Model Free Data Mining
Can Yang (Zhejiang University, Hangzhou, P. R. China), Jun Meng (Zhejiang University, Hangzhou, P. R. China), Shanan Zhu (Zhejiang University, Hangzhou, P. R. China) and Mingwei Dai (Xi’an Jiao Tong University, Xi’an, P. R. China)
Copyright: © 2008
Input selection is a crucial step for nonlinear regression modeling problem, which contributes to build an interpretable model with less computation. Most of the available methods are model-based, and few of them are model-free. Model-based methods often make use of prediction error or sensitivity analysis for input selection and Model-free methods exploit consistency.

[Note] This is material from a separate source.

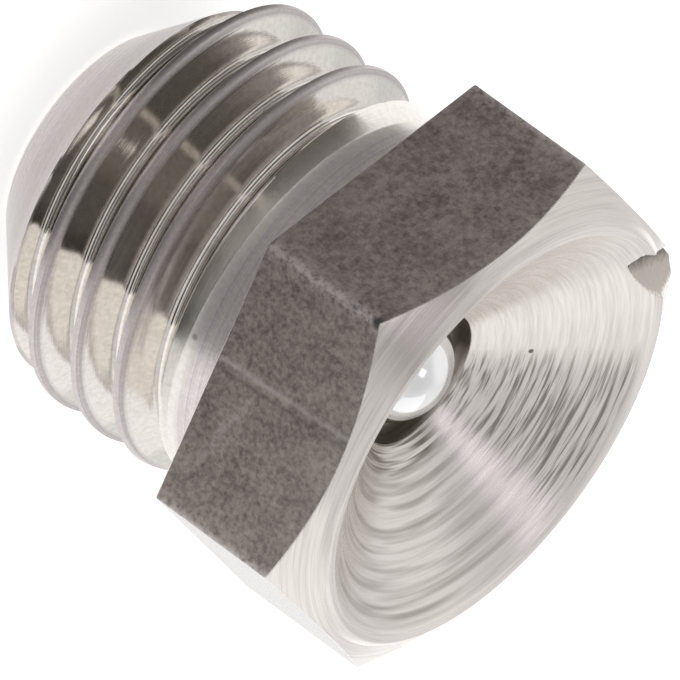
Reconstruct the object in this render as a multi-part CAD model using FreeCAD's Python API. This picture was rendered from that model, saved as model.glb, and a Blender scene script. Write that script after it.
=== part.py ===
# Grease nipple, funnel type, with an M8 x 1 thread: the turned body, its check ball and the spring
# that holds the ball shut. Millimetres. Z runs out of the funnel, and z = 0 is the underside of the
# hexagon, which seats on the machine.
import math
import os

import FreeCAD
import Part
from FreeCAD import Vector

# head
hex_across_flats = 9.0
head_height = 3.22
corner_height = 2.6
corner_chamfer_angle = 30.0
chamfer_radius = 4.38
lip_rise_width = 0.15
lip_land_width = 0.18
mouth_drop = 0.045
funnel_half_angle = 57.0
throat_radius = 1.31
throat_depth = 0.25

# nick that a blow left in the lip
nick_inset = 0.08
nick_azimuth = 21.7
nick_heading = -37.4
nick_depth = 0.366
nick_fall = 13.4
nick_round = 0.84
nick_inner_end = 0.26
nick_length = 2.4

# thread and nose
thread_radius = 4.0
thread_pitch = 1.0
thread_flank_angle = 30.0
crest_width = thread_pitch / 8
root_width = thread_pitch / 6
thread_phase = 258.8
neck_relief = 0.32
neck_length = 1.1
washer_clearance = 0.02
run_out_length = 1.0
run_out_angle = 38.0
shank_length = 6.35
nose_radius = 2.22
nose_angle = 45.0
nose_round = 0.25

# valve
ball_radius = 1.1
ball_height = 0.72
seat_half_angle = 20.0
seat_clearance = 0.01
chamber_radius = 1.5
outlet_radius = 0.75
outlet_lip = 0.45

# spring
wire_radius = 0.14
wire_sides = 8
chords_per_turn = 16
coil_radius = 0.95
coil_turns = 7
end_turns = 1.0
spring_clearance = 0.02

# places that follow from the sizes above
crown_radius = chamfer_radius - lip_rise_width
mouth_radius = crown_radius - lip_land_width
nick_radius = crown_radius - nick_inset
neck_radius = thread_radius - neck_relief
funnel_top = head_height - mouth_drop
funnel_bottom = funnel_top - (mouth_radius - throat_radius) / math.tan(math.radians(funnel_half_angle))
throat_floor = funnel_bottom - throat_depth
neck_fillet = neck_relief + washer_clearance


def polar(radius, degrees, z=0.0):
    a = math.radians(degrees)
    return Vector(radius * math.cos(a), radius * math.sin(a), z)


def turned(points):
    """A solid of revolution about Z from (radius, z) corners that close on the axis."""
    corners = [Vector(r, 0, z) for r, z in points]
    face = Part.Face(Part.makePolygon(corners + [corners[0]]))
    return face.revolve(Vector(0, 0, 0), Vector(0, 0, 1), 360)


def hexagon():
    """Hexagonal bar with the 30 degree chamfer that the lathe leaves, and the raised lip above it."""
    corner = hex_across_flats / 2 / math.cos(math.radians(30))
    ring = [polar(corner, 60 * k) for k in range(7)]
    bar = Part.Face(Part.makePolygon(ring)).extrude(Vector(0, 0, head_height))
    slope = math.tan(math.radians(corner_chamfer_angle))
    reach = corner + 1
    envelope = turned([
        (0, 0), (reach, 0), (reach, corner_height - (reach - corner) * slope),
        (chamfer_radius, corner_height + (corner - chamfer_radius) * slope),
        (crown_radius, head_height), (mouth_radius, funnel_top), (0, funnel_top)])
    return bar.common(envelope)


def shank():
    """Neck, thread blank and tapered nose, with no groove yet. It reaches up into the head."""
    thread_top = -neck_length - run_out_length
    nose_top = -shank_length + (thread_radius - nose_radius) / math.tan(math.radians(nose_angle))
    blank = turned([
        (0, head_height / 3), (neck_radius, head_height / 3), (neck_radius, -neck_length),
        (thread_radius, thread_top), (thread_radius, nose_top), (nose_radius, -shank_length),
        (0, -shank_length)])
    return blank.makeFillet(nose_round, ring_edges(blank, nose_radius, -shank_length))


def ring_edges(shape, radius, z):
    """The full-circle edges of this radius at this height."""
    found = []
    for edge in shape.Edges:
        if isinstance(edge.Curve, Part.Circle):
            near = abs(edge.Curve.Radius - radius) + abs(edge.Curve.Center.z - z)
            if near < 1e-4:
                found.append(edge)
    return found


def groove_section():
    """Sixty degree groove with a narrow flat root, as a closed wire in the XZ plane about z = 0."""
    slope = math.tan(math.radians(thread_flank_angle))
    mouth = (thread_pitch - crest_width) / 2
    depth = (mouth - root_width / 2) / slope
    above = 0.08 * thread_pitch
    root = thread_radius - depth
    outside = thread_radius + above
    wide = mouth + above * slope
    corners = [
        Vector(outside, 0, -wide), Vector(root, 0, -root_width / 2),
        Vector(root, 0, root_width / 2), Vector(outside, 0, wide)]
    return Part.makePolygon(corners + [corners[0]])


def thread_grooves():
    """The thread's groove, one solid to a turn. The last one climbs out of the neck and fades."""
    section = groove_section()
    full = Part.Wire(Part.makeHelix(thread_pitch, thread_pitch, thread_radius))
    fading = Part.Wire(Part.makeHelix(thread_pitch, 0.75 * thread_pitch, thread_radius, run_out_angle))
    fade_start = -neck_length - thread_pitch / 4
    turns = [fading.makePipeShell([section], True, True)]
    one_turn = full.makePipeShell([section], True, True)
    for below in range(1, math.ceil((shank_length + fade_start) / thread_pitch) + 1):
        groove = one_turn.copy()
        groove.translate(Vector(0, 0, -below * thread_pitch))
        turns.append(groove)
    for groove in turns:
        groove.translate(Vector(0, 0, fade_start))
        groove.rotate(Vector(0, 0, 0), Vector(0, 0, 1), thread_phase)
    return turns


def valve_bore():
    """Funnel, throat, ball seat, spring chamber and the small outlet in the nose."""
    seat = math.radians(seat_half_angle)
    touch_r = ball_radius * math.cos(seat) + seat_clearance / math.cos(seat)
    touch_z = ball_height + ball_radius * math.sin(seat)
    seat_top = touch_r - (throat_floor - touch_z) * math.tan(seat)
    seat_end = touch_z - (chamber_radius - touch_r) / math.tan(seat)
    chamber_end = -shank_length + outlet_lip
    above = 1.0
    wide = mouth_radius + above * math.tan(math.radians(funnel_half_angle))
    return turned([
        (0, funnel_top + above), (wide, funnel_top + above), (throat_radius, funnel_bottom),
        (throat_radius, throat_floor), (seat_top, throat_floor), (chamber_radius, seat_end),
        (chamber_radius, chamber_end), (outlet_radius, chamber_end),
        (outlet_radius, -shank_length - above), (0, -shank_length - above)])


def lip_nick():
    """What the blow took out of the lip: half of a round-bottomed gouge that falls away outwards, blunt at
    its inner end, with one upright side."""
    gouge = Part.makeCylinder(
        nick_round, nick_length, Vector(-nick_inner_end, 0, nick_round), Vector(1, 0, 0))
    side = Part.makeBox(nick_length, nick_round, 2 * nick_round, Vector(-nick_inner_end, -nick_round, 0))
    gouge = gouge.common(side)
    gouge.rotate(Vector(0, 0, 0), Vector(0, 1, 0), nick_fall)
    gouge.rotate(Vector(0, 0, 0), Vector(0, 0, 1), nick_heading)
    gouge.translate(polar(nick_radius, nick_azimuth, head_height - nick_depth))
    return gouge


def nipple_body():
    """One turned piece: hexagon head, neck, rolled thread and nose."""
    blank = hexagon().fuse(shank())
    blank = blank.removeSplitter()
    blank = blank.makeFillet(neck_fillet, ring_edges(blank, neck_radius, 0))
    body = blank.cut(valve_bore()).cut(lip_nick())
    for groove in thread_grooves():
        body = body.cut(groove)
    return body


def check_ball():
    return Part.makeSphere(ball_radius, Vector(0, 0, ball_height))


def wire_section(degrees, z):
    """The wire's outline where the coil passes this angle at this height."""
    corners = []
    for side in range(wire_sides):
        a = 2 * math.pi * (side + 0.5) / wire_sides
        corners.append(polar(coil_radius + wire_radius * math.cos(a), degrees, z + wire_radius * math.sin(a)))
    return Part.makePolygon(corners + [corners[0]])


def valve_spring():
    """Compression spring with a closed turn at each end, between the outlet lip and the ball."""
    foot = -shank_length + outlet_lip + wire_radius + spring_clearance
    reach = ball_radius + wire_radius + spring_clearance
    head = ball_height - math.sqrt(reach ** 2 - coil_radius ** 2)
    closed = 2.1 * wire_radius
    open_pitch = (head - foot - 2 * closed * end_turns) / coil_turns
    turns = coil_turns + 2 * end_turns
    sections = []
    for k in range(int(turns * chords_per_turn) + 1):
        t = k / chords_per_turn
        in_foot = min(t, end_turns)
        in_head = max(t - end_turns - coil_turns, 0)
        z = foot + closed * (in_foot + in_head) + open_pitch * (t - in_foot - in_head)
        sections.append(wire_section(360 * t, z))
    return Part.makeLoft(sections, True, True)


os.makedirs("parts", exist_ok=True)
nipple_body().exportStep("parts/nipple_body.step")
check_ball().exportStep("parts/check_ball.step")
valve_spring().exportStep("parts/valve_spring.step")
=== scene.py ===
import math

import bmesh
import bpy
from mathutils import Matrix, Vector


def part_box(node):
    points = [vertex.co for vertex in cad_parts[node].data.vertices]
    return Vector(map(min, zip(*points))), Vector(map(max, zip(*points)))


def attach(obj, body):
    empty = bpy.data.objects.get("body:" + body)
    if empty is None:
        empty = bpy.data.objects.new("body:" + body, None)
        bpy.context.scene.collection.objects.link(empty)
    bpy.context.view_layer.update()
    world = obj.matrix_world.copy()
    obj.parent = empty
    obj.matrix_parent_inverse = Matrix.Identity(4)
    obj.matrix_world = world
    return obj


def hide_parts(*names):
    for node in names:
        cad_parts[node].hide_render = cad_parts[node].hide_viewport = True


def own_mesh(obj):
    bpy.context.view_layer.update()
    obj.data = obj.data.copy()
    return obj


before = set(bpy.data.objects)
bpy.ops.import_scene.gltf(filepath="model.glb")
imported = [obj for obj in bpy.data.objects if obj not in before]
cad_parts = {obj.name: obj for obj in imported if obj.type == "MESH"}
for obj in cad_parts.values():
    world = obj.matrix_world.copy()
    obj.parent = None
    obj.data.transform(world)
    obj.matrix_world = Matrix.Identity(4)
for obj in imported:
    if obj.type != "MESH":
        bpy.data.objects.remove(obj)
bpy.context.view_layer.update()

# Camera: a long lens from above the funnel, rolled so that the nipple lies along the picture's diagonal
# with its mouth to the lower right.
camera_place = Vector((-0.202585, 0.299705, 0.170694))
camera_right = Vector((0.68069209, 0.04239308, 0.73134199))
camera_up = Vector((0.52994332, 0.66077309, -0.53154398))
camera_back = camera_right.cross(camera_up)
camera_lens = 1225.1


def add_object(name, data):
    """A new object with this data, linked to the scene."""
    made = bpy.data.objects.new(name, data)
    bpy.context.scene.collection.objects.link(made)
    return made


camera_data = bpy.data.cameras.new("camera")
camera_data.lens = camera_lens
camera_data.sensor_width = 36.0
camera_data.clip_start = 0.01
camera = add_object("camera", camera_data)
camera_turn = Matrix((camera_right, camera_up, camera_back)).transposed()
camera.matrix_world = Matrix.Translation(camera_place) @ camera_turn.to_4x4()
bpy.context.scene.camera = camera

# Nipple body: one piece of stainless hexagon bar. It is turned on the chamfer, lip, funnel, neck and
# nose, its thread is rolled, and its six flats keep the dull skin of the drawn bar.
MM = 0.001
body_low, body_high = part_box("nipple_body")
flat_distance = body_high.y
corner_distance = body_high.x
head_top = body_high.z
nose_end = body_low.z
nose_radius = 2.22 * MM
neck_radius = 3.68 * MM
neck_end = -1.1 * MM
thread_radius = 4.0 * MM
pitch = 1.0 * MM
mouth_radius = 4.05 * MM
nick_heading = -37.4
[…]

In this paper, we show the underlying relationship between sensitivity analysis and consistency analysis for input selection, and then derive an efficient model-free method from our common sense, and then formulate this common sense by fuzzy logic, thus it can be called Fuzzy Consistency Analysis (FCA). In contrast to available methods, FCA has the following desirable properties: 1) it is a model-free method so that it will not be biased on a specific model, exploiting “what the data say” rather than “what the model say”, which is the essential point of data mining – input selection should not be biased on a specific model. 2) it is implemented as efficiently as classical model-free methods, but more flexible than them. 3) it can be directly applied to a data set with mix continuous and discrete inputs without doing rotation. Four benchmark problems study indicates that the proposed method works effectively for nonlinear problems. With the input selection procedure, the underlying reasons which effect the prediction are work out, which helps to gain an insight into a specific problem and servers the purpose of data mining very well.